::: DATA SUPPLIED

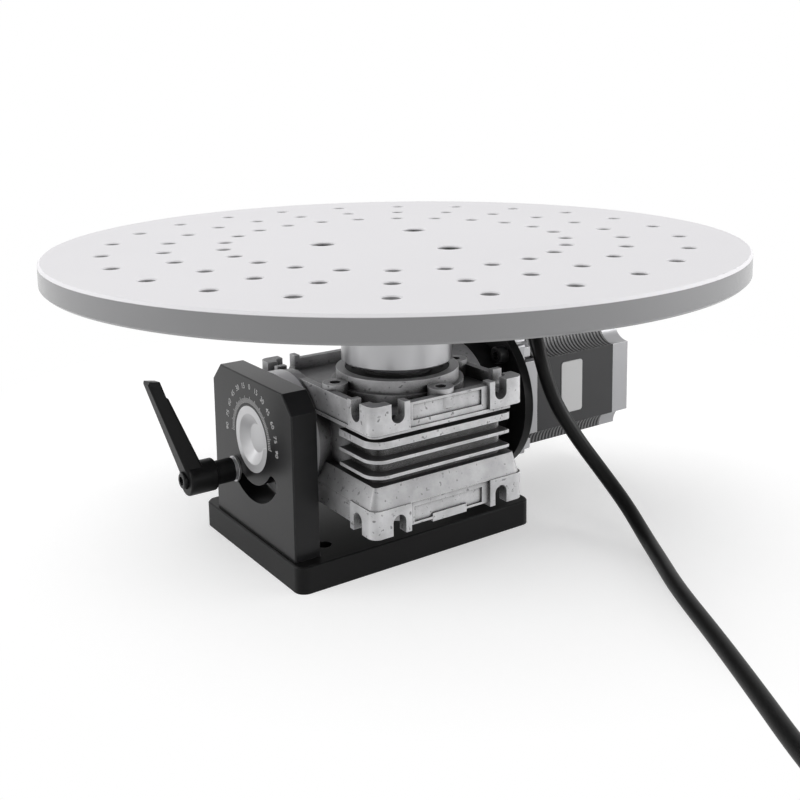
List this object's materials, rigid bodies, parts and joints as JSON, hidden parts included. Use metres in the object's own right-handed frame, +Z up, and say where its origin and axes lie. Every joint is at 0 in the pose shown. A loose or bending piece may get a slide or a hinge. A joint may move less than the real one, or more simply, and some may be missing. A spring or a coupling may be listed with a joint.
{
  "type": "motorized rotary table",
  "caption": "Motor-driven round turntable on a worm gearbox, hung from a one-sided bracket that tilts and is held by a clamping lever; drilled with rings of bolt holes.",
  "frame": {"origin": "on the bench, straight under the table's rotary axis, at the bottom centre of the object without its cord", "axes": "+Z up along the rotary axis at rest; +X from the tilting bracket towards the motor; -Y is the front, where the gearbox's finned side is"},
  "size_m": [0.3, 0.453, 0.1435],
  "materials": {
    "table_aluminium": "fine turned satin",
    "turned_steel": "turned satin",
    "cast_aluminium": "shot-blasted casting",
    "machined_aluminium": "fine milled",
    "black_anodised": "black satin anodised",
    "black_plastic": "fine moulded grain",
    "stack_black": "black laminations",
    "steel_fastener": "zinc plated",
    "black_screw": "black oxide",
    "hard_steel": "ground",
    "bearing_steel": "ground and polished",
    "wheel_bronze": "hobbed bronze",
    "winding_copper": "enamelled wire",
    "seal_rubber": "oil seal rubber",
    "label_plate": "blank satin film",
    "cord_jacket": "soft black jacket"
  },
  "bodies": {
    "base": {"base_plate": "black_anodised", "upright": "black_anodised", "upright_screws": "black_screw", "dowel_pins": "hard_steel", "floor_cord": "cord_jacket", "cord_coil": "cord_jacket", "cord_plug": "black_plastic"},
    "table": {"table_plate": "table_aluminium", "table_screws": "black_screw", "hub": "turned_steel", "shaft_key": "hard_steel", "retaining_washer": "steel_fastener", "retaining_screw": "steel_fastener", "output_shaft": "hard_steel", "worm_wheel": "wheel_bronze", "output_bearing_inners": "bearing_steel"},
    "worm": {"worm_shaft": "hard_steel", "worm_bearing_inners": "bearing_steel", "motor_rotor": "stack_black", "motor_shaft": "hard_steel", "motor_bearing_inners": "bearing_steel"},
    "clamp": {"clamp_stud": "steel_fastener", "clamp_screw": "black_screw", "clamp_spring": "steel_fastener"},
    "lever": {"clamp_lever": "black_plastic"},
    "tilt_head": {"output_bearing_outers": "bearing_steel", "worm_bearing_outers": "bearing_steel", "oil_seals": "seal_rubber", "gear_housing": "cast_aluminium", "output_cover": "cast_aluminium", "cover_screws": "steel_fastener", "pivot_flange": "machined_aluminium", "pivot_screws": "steel_fastener", "clamp_washer": "steel_fastener", "input_flange": "black_anodised", "input_flange_screws": "black_screw", "motor_mount_screws": "black_screw", "motor_mount_nuts": "steel_fastener", "motor_front_bell": "machined_aluminium", "motor_stack": "stack_black", "motor_rear_bell": "machined_aluminium", "motor_through_screws": "steel_fastener", "motor_windings": "winding_copper", "motor_bearing_outers": "bearing_steel", "motor_label": "label_plate", "cable_entry": "black_plastic", "strain_relief": "cord_jacket", "motor_cord": "cord_jacket"}
  },
  "joints": [
    {"name": "tilt", "type": "hinge", "parent": "base", "child": "tilt_head", "pos_m": [-0.0529, 0.03, 0.056], "axis": [-1, 0, 0], "range_deg": [0, 90]},
    {"name": "table_spin", "type": "hinge", "parent": "tilt_head", "child": "table", "pos_m": [0, 0, 0.0875], "axis": [0, 0, 1], "continuous": true},
    {"name": "worm_spin", "type": "hinge", "parent": "tilt_head", "child": "worm", "pos_m": [0, 0.03, 0.056], "axis": [1, 0, 0], "continuous": true},
    {"name": "clamp_turn", "type": "hinge", "parent": "tilt_head", "child": "clamp", "pos_m": [-0.0529, 0.04646, 0.03772], "axis": [1, 0, 0], "range_deg": [-90, 90]},
    {"name": "lever_lift", "type": "slide", "parent": "clamp", "child": "lever", "axis": [-1, 0, 0], "range_m": [0, 0.004], "stiffness_N_per_m": 400, "springref_m": -0.005, "deforming": ["clamp_spring"]}
  ],
  "couplings": [
    {"joint": "worm_spin", "follows": "table_spin", "ratio": 30}
  ]
}
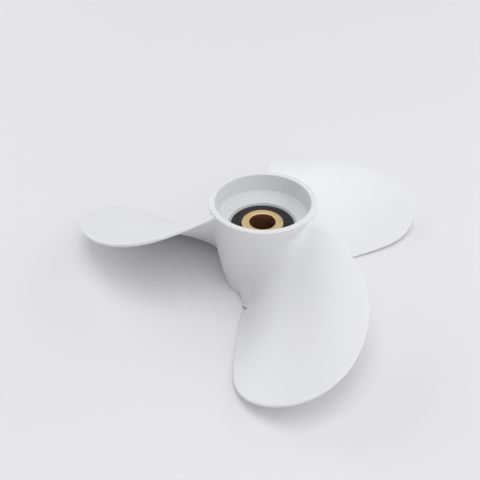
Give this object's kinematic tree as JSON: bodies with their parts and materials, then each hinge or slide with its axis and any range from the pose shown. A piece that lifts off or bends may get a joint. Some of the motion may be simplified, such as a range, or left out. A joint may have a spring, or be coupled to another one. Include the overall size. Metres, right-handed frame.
{
  "type": "outboard boat propeller",
  "caption": "Right-hand boat propeller: enamelled hub and blades in one casting, cupped forward end, rubber bush and brass shaft sleeve.",
  "frame": {"origin": "on the shaft axis, at the height of the centre of volume, 19.4 mm above the hub's aft end", "axes": "+Z along the shaft towards the boat, the cupped forward end; the first blade points about 76 degrees from +X towards -Y"},
  "size_m": [0.1698, 0.1645, 0.0445],
  "materials": {
    "white_enamel": "gloss",
    "black_rubber": "satin",
    "brass": "machined"
  },
  "bodies": {
    "root": {"hub_and_blades_casting": "white_enamel", "rubber_bush": "black_rubber", "brass_sleeve": "brass"}
  },
  "joints": []
}
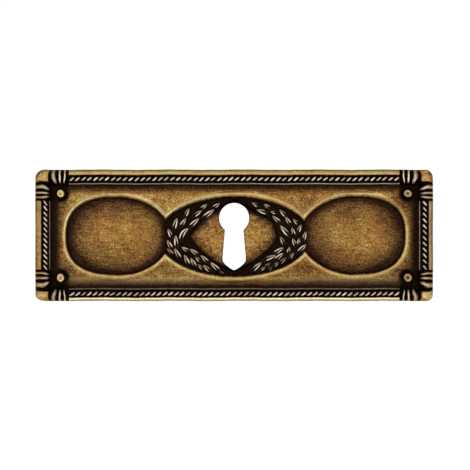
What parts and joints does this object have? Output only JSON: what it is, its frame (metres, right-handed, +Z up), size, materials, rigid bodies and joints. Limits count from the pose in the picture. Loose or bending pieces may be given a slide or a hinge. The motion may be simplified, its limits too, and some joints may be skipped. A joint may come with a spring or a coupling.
{
  "type": "keyhole escutcheon",
  "caption": "Rectangular cast brass keyhole plate with a rope border, three linked ovals, a laurel wreath and a through keyhole, for a drawer or cabinet lock.",
  "frame": {"origin": "middle of the flat back face, on the plane that lies against the drawer front", "axes": "+Z is up in use, +X is to the right along the plate seen from the front, and the face looks along -Y; the back is the plane y = 0"},
  "size_m": [0.106, 0.003, 0.0352],
  "materials": {
    "antique_brass": "cast brass, blackened in the recesses and rubbed bright on the high places"
  },
  "bodies": {
    "root": {"escutcheon": "antique_brass"}
  },
  "joints": []
}
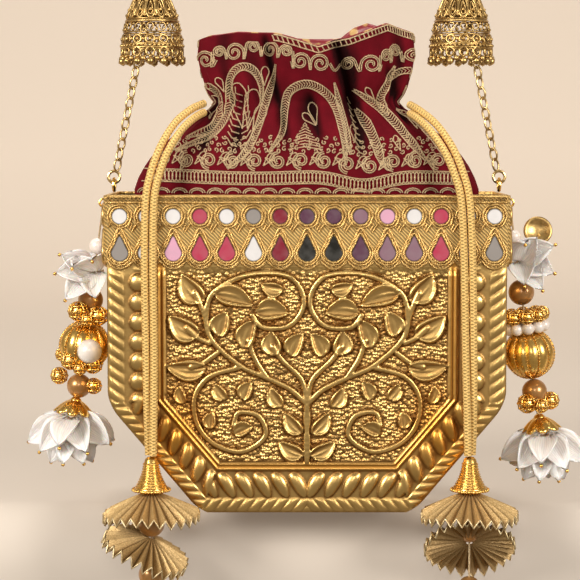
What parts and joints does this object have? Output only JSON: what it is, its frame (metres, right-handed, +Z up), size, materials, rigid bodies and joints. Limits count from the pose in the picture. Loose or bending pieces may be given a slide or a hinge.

::::::

- [EXERCISE PROMPT]: Your task is to extract all of the records exactly.

- [TASK ANSWER]:
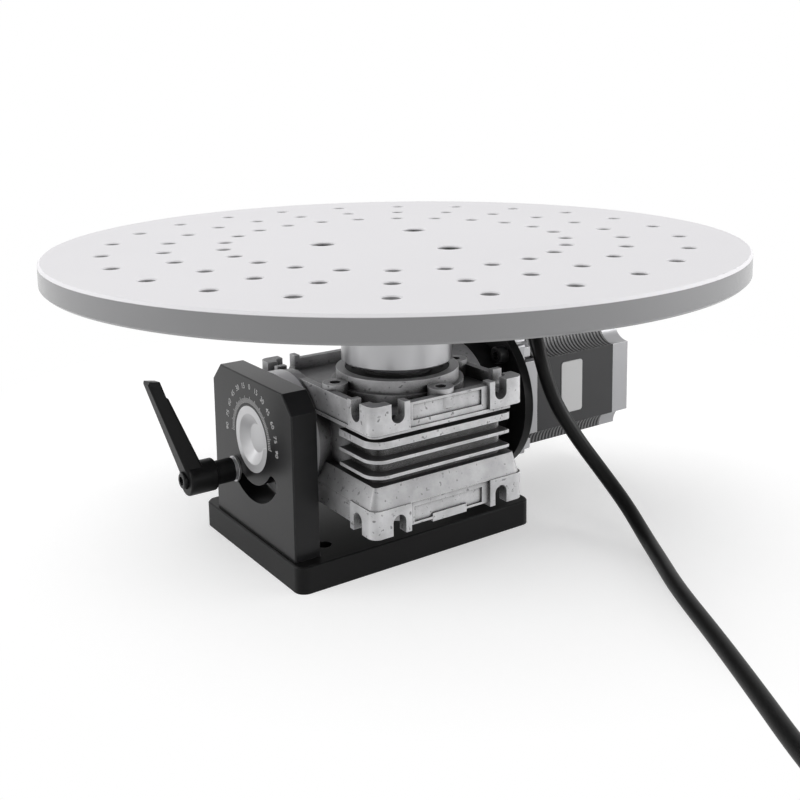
List this object's materials, rigid bodies, parts and joints as JSON, hidden parts included. Use metres in the object's own right-handed frame, +Z up, and say where its origin and axes lie. Every joint is at 0 in the pose shown. A loose or bending piece may get a slide or a hinge. A joint may move less than the real one, or more simply, and some may be missing. A spring or a coupling may be listed with a joint.
{
  "type": "motorized rotary table",
  "caption": "Motor-driven round turntable on a worm gearbox, hung from a one-sided bracket that tilts and is held by a clamping lever; drilled with rings of bolt holes.",
  "frame": {"origin": "on the bench, straight under the table's rotary axis, at the bottom centre of the object without its cord", "axes": "+Z up along the rotary axis at rest; +X from the tilting bracket towards the motor; -Y is the front, where the gearbox's finned side is"},
  "size_m": [0.3, 0.453, 0.1435],
  "materials": {
    "table_aluminium": "fine turned satin",
    "turned_steel": "turned satin",
    "cast_aluminium": "shot-blasted casting",
    "machined_aluminium": "fine milled",
    "black_anodised": "black satin anodised",
    "black_plastic": "fine moulded grain",
    "stack_black": "black laminations",
    "steel_fastener": "zinc plated",
    "black_screw": "black oxide",
    "hard_steel": "ground",
    "bearing_steel": "ground and polished",
    "wheel_bronze": "hobbed bronze",
    "winding_copper": "enamelled wire",
    "seal_rubber": "oil seal rubber",
    "label_plate": "blank satin film",
    "cord_jacket": "soft black jacket"
  },
  "bodies": {
    "base": {"base_plate": "black_anodised", "upright": "black_anodised", "upright_screws": "black_screw", "dowel_pins": "hard_steel", "floor_cord": "cord_jacket", "cord_coil": "cord_jacket", "cord_plug": "black_plastic"},
    "table": {"table_plate": "table_aluminium", "table_screws": "black_screw", "hub": "turned_steel", "shaft_key": "hard_steel", "retaining_washer": "steel_fastener", "retaining_screw": "steel_fastener", "output_shaft": "hard_steel", "worm_wheel": "wheel_bronze", "output_bearing_inners": "bearing_steel"},
    "worm": {"worm_shaft": "hard_steel", "worm_bearing_inners": "bearing_steel", "motor_rotor": "stack_black", "motor_shaft": "hard_steel", "motor_bearing_inners": "bearing_steel"},
    "clamp": {"clamp_stud": "steel_fastener", "clamp_screw": "black_screw", "clamp_spring": "steel_fastener"},
    "lever": {"clamp_lever": "black_plastic"},
    "tilt_head": {"output_bearing_outers": "bearing_steel", "worm_bearing_outers": "bearing_steel", "oil_seals": "seal_rubber", "gear_housing": "cast_aluminium", "output_cover": "cast_aluminium", "cover_screws": "steel_fastener", "pivot_flange": "machined_aluminium", "pivot_screws": "steel_fastener", "clamp_washer": "steel_fastener", "input_flange": "black_anodised", "input_flange_screws": "black_screw", "motor_mount_screws": "black_screw", "motor_mount_nuts": "steel_fastener", "motor_front_bell": "machined_aluminium", "motor_stack": "stack_black", "motor_rear_bell": "machined_aluminium", "motor_through_screws": "steel_fastener", "motor_windings": "winding_copper", "motor_bearing_outers": "bearing_steel", "motor_label": "label_plate", "cable_entry": "black_plastic", "strain_relief": "cord_jacket", "motor_cord": "cord_jacket"}
  },
  "joints": [
    {"name": "tilt", "type": "hinge", "parent": "base", "child": "tilt_head", "pos_m": [-0.0529, 0.03, 0.056], "axis": [-1, 0, 0], "range_deg": [0, 90]},
    {"name": "table_spin", "type": "hinge", "parent": "tilt_head", "child": "table", "pos_m": [0, 0, 0.0875], "axis": [0, 0, 1], "continuous": true},
    {"name": "worm_spin", "type": "hinge", "parent": "tilt_head", "child": "worm", "pos_m": [0, 0.03, 0.056], "axis": [1, 0, 0], "continuous": true},
    {"name": "clamp_turn", "type": "hinge", "parent": "tilt_head", "child": "clamp", "pos_m": [-0.0529, 0.04646, 0.03772], "axis": [1, 0, 0], "range_deg": [-90, 90]},
    {"name": "lever_lift", "type": "slide", "parent": "clamp", "child": "lever", "axis": [-1, 0, 0], "range_m": [0, 0.004], "stiffness_N_per_m": 400, "springref_m": -0.005, "deforming": ["clamp_spring"]}
  ],
  "couplings": [
    {"joint": "worm_spin", "follows": "table_spin", "ratio": 30}
  ]
}
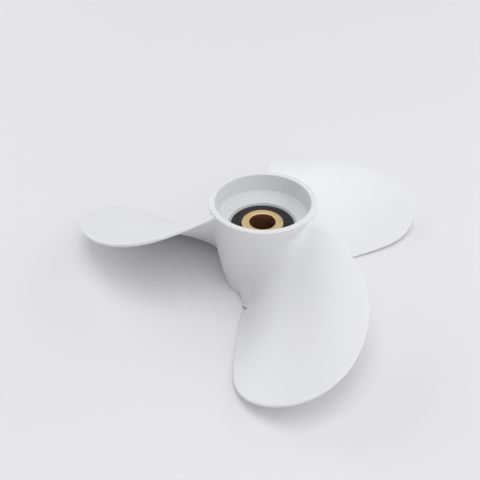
Give this object's kinematic tree as JSON: bodies with their parts and materials, then each hinge or slide with its axis and any range from the pose shown. A piece that lifts off or bends may get a joint. Some of the motion may be simplified, such as a range, or left out. A joint may have a spring, or be coupled to another one. Include the overall size. Metres, right-handed frame.
{
  "type": "outboard boat propeller",
  "caption": "Right-hand boat propeller: enamelled hub and blades in one casting, cupped forward end, rubber bush and brass shaft sleeve.",
  "frame": {"origin": "on the shaft axis, at the height of the centre of volume, 19.4 mm above the hub's aft end", "axes": "+Z along the shaft towards the boat, the cupped forward end; the first blade points about 76 degrees from +X towards -Y"},
  "size_m": [0.1698, 0.1645, 0.0445],
  "materials": {
    "white_enamel": "gloss",
    "black_rubber": "satin",
    "brass": "machined"
  },
  "bodies": {
    "root": {"hub_and_blades_casting": "white_enamel", "rubber_bush": "black_rubber", "brass_sleeve": "brass"}
  },
  "joints": []
}
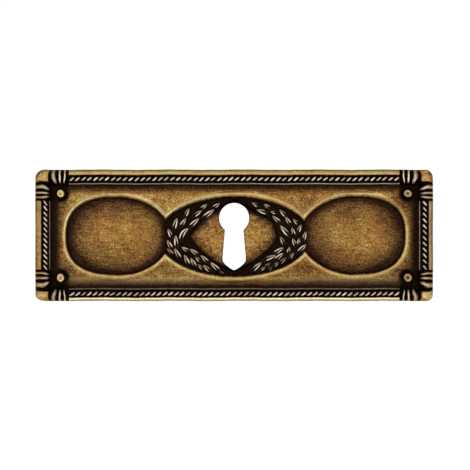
What parts and joints does this object have? Output only JSON: what it is, its frame (metres, right-handed, +Z up), size, materials, rigid bodies and joints. Limits count from the pose in the picture. Loose or bending pieces may be given a slide or a hinge. The motion may be simplified, its limits too, and some joints may be skipped. A joint may come with a spring or a coupling.
{
  "type": "keyhole escutcheon",
  "caption": "Rectangular cast brass keyhole plate with a rope border, three linked ovals, a laurel wreath and a through keyhole, for a drawer or cabinet lock.",
  "frame": {"origin": "middle of the flat back face, on the plane that lies against the drawer front", "axes": "+Z is up in use, +X is to the right along the plate seen from the front, and the face looks along -Y; the back is the plane y = 0"},
  "size_m": [0.106, 0.003, 0.0352],
  "materials": {
    "antique_brass": "cast brass, blackened in the recesses and rubbed bright on the high places"
  },
  "bodies": {
    "root": {"escutcheon": "antique_brass"}
  },
  "joints": []
}
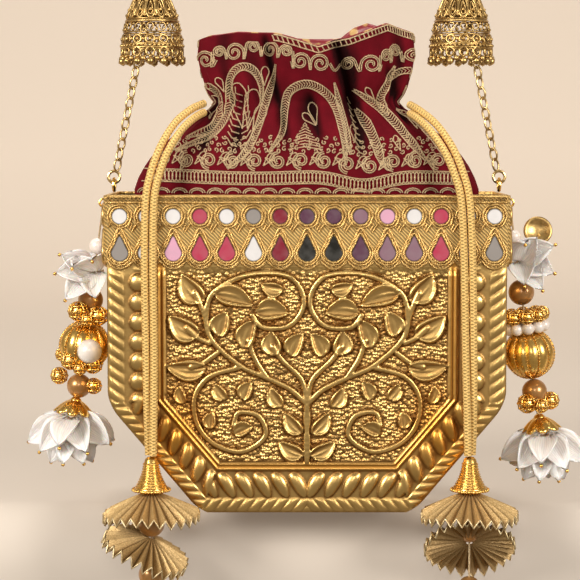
What parts and joints does this object have? Output only JSON: what it is, its frame (metres, right-handed, +Z up), size, materials, rigid bodies and joints. Limits count from the pose in the picture. Loose or bending pieces may be given a slide or a hinge.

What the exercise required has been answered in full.